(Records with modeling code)
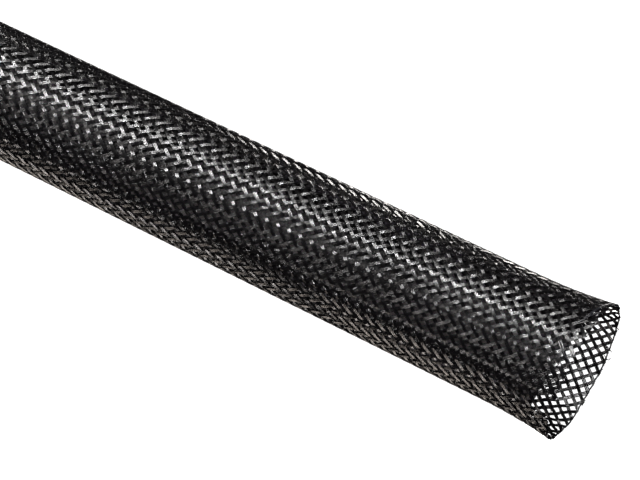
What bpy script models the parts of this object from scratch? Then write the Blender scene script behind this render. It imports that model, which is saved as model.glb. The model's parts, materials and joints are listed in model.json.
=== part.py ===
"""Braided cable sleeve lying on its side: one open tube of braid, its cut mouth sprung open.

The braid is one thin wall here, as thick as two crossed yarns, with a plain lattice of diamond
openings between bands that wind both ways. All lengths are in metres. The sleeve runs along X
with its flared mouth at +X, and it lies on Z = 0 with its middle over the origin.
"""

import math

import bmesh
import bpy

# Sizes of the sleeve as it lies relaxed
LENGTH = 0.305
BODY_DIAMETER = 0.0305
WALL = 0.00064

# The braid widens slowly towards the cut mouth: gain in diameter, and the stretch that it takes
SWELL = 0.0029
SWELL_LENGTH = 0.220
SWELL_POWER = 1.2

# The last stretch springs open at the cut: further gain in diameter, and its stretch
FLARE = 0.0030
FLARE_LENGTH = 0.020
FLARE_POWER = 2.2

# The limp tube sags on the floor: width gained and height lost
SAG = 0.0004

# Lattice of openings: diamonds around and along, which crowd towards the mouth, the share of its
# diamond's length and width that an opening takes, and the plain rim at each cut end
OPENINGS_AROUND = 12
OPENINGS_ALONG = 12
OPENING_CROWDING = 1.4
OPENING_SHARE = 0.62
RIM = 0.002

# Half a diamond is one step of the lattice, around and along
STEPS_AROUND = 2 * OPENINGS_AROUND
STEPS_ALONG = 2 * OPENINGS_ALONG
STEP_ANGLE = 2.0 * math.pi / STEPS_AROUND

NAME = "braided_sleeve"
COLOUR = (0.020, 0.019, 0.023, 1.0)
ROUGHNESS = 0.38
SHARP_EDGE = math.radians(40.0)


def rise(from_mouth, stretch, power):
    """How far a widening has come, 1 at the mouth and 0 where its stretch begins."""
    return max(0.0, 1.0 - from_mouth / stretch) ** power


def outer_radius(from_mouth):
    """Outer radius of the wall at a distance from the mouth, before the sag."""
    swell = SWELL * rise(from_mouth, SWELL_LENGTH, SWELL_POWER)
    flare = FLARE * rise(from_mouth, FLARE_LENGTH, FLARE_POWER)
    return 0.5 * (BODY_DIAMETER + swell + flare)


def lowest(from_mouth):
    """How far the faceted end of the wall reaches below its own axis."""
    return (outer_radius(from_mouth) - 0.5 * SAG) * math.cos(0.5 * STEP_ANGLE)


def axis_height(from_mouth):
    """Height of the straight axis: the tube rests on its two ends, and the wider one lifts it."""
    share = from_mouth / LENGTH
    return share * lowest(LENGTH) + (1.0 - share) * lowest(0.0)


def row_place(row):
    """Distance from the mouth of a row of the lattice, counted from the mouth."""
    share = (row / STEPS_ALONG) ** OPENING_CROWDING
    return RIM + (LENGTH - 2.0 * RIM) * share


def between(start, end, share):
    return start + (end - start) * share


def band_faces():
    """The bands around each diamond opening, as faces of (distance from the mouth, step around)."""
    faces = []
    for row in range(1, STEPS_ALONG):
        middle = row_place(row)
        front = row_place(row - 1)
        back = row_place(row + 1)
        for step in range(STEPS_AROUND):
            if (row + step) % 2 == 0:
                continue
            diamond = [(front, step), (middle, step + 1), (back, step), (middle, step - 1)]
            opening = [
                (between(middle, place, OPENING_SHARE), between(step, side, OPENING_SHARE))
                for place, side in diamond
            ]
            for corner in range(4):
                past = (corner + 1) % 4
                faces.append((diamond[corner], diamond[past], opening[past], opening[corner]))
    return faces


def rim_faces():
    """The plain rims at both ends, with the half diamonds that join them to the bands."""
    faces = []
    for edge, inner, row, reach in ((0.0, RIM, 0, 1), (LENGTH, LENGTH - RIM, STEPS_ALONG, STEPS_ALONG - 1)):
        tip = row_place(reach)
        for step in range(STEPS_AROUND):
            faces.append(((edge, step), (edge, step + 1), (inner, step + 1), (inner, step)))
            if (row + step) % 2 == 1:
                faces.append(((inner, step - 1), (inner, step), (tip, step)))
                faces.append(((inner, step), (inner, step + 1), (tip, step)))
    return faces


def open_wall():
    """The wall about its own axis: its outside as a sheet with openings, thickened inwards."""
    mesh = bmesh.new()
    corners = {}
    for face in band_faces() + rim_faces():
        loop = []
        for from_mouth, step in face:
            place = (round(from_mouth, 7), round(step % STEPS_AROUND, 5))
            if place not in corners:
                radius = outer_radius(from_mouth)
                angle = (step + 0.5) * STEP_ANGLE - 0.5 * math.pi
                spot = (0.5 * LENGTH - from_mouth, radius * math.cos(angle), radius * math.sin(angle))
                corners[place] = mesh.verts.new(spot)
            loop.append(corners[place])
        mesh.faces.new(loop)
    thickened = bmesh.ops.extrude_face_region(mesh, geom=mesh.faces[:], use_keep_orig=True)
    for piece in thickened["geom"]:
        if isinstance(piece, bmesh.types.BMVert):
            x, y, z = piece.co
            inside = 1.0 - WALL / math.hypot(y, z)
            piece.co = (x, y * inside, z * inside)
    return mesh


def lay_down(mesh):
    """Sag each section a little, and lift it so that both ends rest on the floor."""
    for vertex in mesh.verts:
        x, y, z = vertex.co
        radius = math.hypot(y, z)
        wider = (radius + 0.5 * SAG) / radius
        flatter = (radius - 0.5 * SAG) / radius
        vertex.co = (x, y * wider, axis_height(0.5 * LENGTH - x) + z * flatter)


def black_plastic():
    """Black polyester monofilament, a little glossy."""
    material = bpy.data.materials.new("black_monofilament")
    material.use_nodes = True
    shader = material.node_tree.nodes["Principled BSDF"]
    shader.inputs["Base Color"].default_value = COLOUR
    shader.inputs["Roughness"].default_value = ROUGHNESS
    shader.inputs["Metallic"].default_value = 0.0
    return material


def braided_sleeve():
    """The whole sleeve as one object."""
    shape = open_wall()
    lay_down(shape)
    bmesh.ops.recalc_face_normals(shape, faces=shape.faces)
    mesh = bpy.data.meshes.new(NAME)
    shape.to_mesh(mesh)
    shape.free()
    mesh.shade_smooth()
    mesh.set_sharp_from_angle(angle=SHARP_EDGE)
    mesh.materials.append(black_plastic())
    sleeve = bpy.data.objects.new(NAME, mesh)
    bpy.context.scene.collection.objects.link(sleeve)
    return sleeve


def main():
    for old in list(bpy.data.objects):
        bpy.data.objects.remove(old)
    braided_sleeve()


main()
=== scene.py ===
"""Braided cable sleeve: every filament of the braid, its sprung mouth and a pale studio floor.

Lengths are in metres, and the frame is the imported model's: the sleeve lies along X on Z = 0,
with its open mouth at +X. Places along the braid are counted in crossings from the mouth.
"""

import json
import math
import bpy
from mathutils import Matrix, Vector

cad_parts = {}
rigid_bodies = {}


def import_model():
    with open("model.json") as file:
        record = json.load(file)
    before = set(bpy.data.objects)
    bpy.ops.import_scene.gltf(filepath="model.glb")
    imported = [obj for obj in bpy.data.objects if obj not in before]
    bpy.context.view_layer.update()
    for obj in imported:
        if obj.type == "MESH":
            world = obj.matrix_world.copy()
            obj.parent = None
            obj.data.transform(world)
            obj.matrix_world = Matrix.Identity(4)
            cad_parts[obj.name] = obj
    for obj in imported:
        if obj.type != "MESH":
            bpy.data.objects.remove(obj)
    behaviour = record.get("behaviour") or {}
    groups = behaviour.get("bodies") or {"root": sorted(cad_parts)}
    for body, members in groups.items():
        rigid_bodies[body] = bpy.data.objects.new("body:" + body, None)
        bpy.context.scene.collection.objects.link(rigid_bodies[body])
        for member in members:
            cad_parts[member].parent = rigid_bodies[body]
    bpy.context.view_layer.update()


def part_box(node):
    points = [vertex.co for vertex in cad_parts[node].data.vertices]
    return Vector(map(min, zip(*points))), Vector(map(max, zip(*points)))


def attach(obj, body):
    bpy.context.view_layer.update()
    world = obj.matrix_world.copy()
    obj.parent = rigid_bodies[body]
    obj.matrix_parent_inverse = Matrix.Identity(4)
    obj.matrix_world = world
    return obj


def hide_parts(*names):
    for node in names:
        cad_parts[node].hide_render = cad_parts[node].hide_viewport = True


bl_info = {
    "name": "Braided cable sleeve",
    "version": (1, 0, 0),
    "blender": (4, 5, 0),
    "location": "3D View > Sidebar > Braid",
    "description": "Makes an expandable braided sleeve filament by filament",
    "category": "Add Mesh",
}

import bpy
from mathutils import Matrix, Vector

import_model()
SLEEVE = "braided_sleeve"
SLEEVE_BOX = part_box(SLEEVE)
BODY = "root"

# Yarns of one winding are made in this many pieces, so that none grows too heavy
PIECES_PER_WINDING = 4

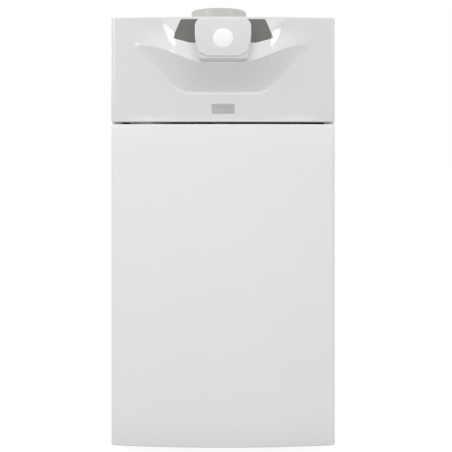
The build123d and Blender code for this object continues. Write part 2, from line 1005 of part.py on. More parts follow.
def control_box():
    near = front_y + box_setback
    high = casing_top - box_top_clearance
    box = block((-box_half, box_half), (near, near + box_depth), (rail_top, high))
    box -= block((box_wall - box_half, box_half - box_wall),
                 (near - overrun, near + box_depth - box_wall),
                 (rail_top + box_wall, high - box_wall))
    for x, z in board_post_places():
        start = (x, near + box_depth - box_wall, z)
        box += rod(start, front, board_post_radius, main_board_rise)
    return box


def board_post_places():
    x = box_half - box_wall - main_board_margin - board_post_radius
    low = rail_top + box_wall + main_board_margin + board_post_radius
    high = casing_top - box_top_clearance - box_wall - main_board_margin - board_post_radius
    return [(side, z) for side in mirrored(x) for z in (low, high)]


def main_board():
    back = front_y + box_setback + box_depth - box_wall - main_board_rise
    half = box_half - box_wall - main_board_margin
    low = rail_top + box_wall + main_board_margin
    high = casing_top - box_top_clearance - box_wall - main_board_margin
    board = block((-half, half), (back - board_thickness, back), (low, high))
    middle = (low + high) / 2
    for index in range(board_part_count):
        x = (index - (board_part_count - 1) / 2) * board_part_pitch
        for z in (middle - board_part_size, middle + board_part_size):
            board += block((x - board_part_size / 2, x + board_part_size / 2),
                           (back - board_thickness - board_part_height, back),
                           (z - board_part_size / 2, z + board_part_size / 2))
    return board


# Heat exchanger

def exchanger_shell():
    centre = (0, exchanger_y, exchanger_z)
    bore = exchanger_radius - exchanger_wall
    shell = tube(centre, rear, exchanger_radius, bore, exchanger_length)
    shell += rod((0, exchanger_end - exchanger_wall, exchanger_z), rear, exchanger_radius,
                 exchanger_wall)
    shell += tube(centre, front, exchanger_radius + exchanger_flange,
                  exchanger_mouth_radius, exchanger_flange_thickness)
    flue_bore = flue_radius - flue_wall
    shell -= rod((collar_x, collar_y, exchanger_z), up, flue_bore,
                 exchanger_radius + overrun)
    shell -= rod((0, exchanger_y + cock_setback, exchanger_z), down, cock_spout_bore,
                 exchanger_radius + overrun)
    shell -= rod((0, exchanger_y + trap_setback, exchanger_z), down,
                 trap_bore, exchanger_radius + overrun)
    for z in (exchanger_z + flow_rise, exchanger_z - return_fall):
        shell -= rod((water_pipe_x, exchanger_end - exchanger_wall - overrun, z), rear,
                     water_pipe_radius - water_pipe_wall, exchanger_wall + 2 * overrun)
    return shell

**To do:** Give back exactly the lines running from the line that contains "bmesh.ops.recalc_face_normals(shape, faces=shape.faces)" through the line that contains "before = set(bpy.data.objects)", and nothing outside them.

**The answer:**
    bmesh.ops.recalc_face_normals(shape, faces=shape.faces)
    mesh = bpy.data.meshes.new(NAME)
    shape.to_mesh(mesh)
    shape.free()
    mesh.shade_smooth()
    mesh.set_sharp_from_angle(angle=SHARP_EDGE)
    mesh.materials.append(black_plastic())
    sleeve = bpy.data.objects.new(NAME, mesh)
    bpy.context.scene.collection.objects.link(sleeve)
    return sleeve


def main():
    for old in list(bpy.data.objects):
        bpy.data.objects.remove(old)
    braided_sleeve()


main()
=== scene.py ===
"""Braided cable sleeve: every filament of the braid, its sprung mouth and a pale studio floor.

Lengths are in metres, and the frame is the imported model's: the sleeve lies along X on Z = 0,
with its open mouth at +X. Places along the braid are counted in crossings from the mouth.
"""

import json
import math
import bpy
from mathutils import Matrix, Vector

cad_parts = {}
rigid_bodies = {}


def import_model():
    with open("model.json") as file:
        record = json.load(file)
    before = set(bpy.data.objects)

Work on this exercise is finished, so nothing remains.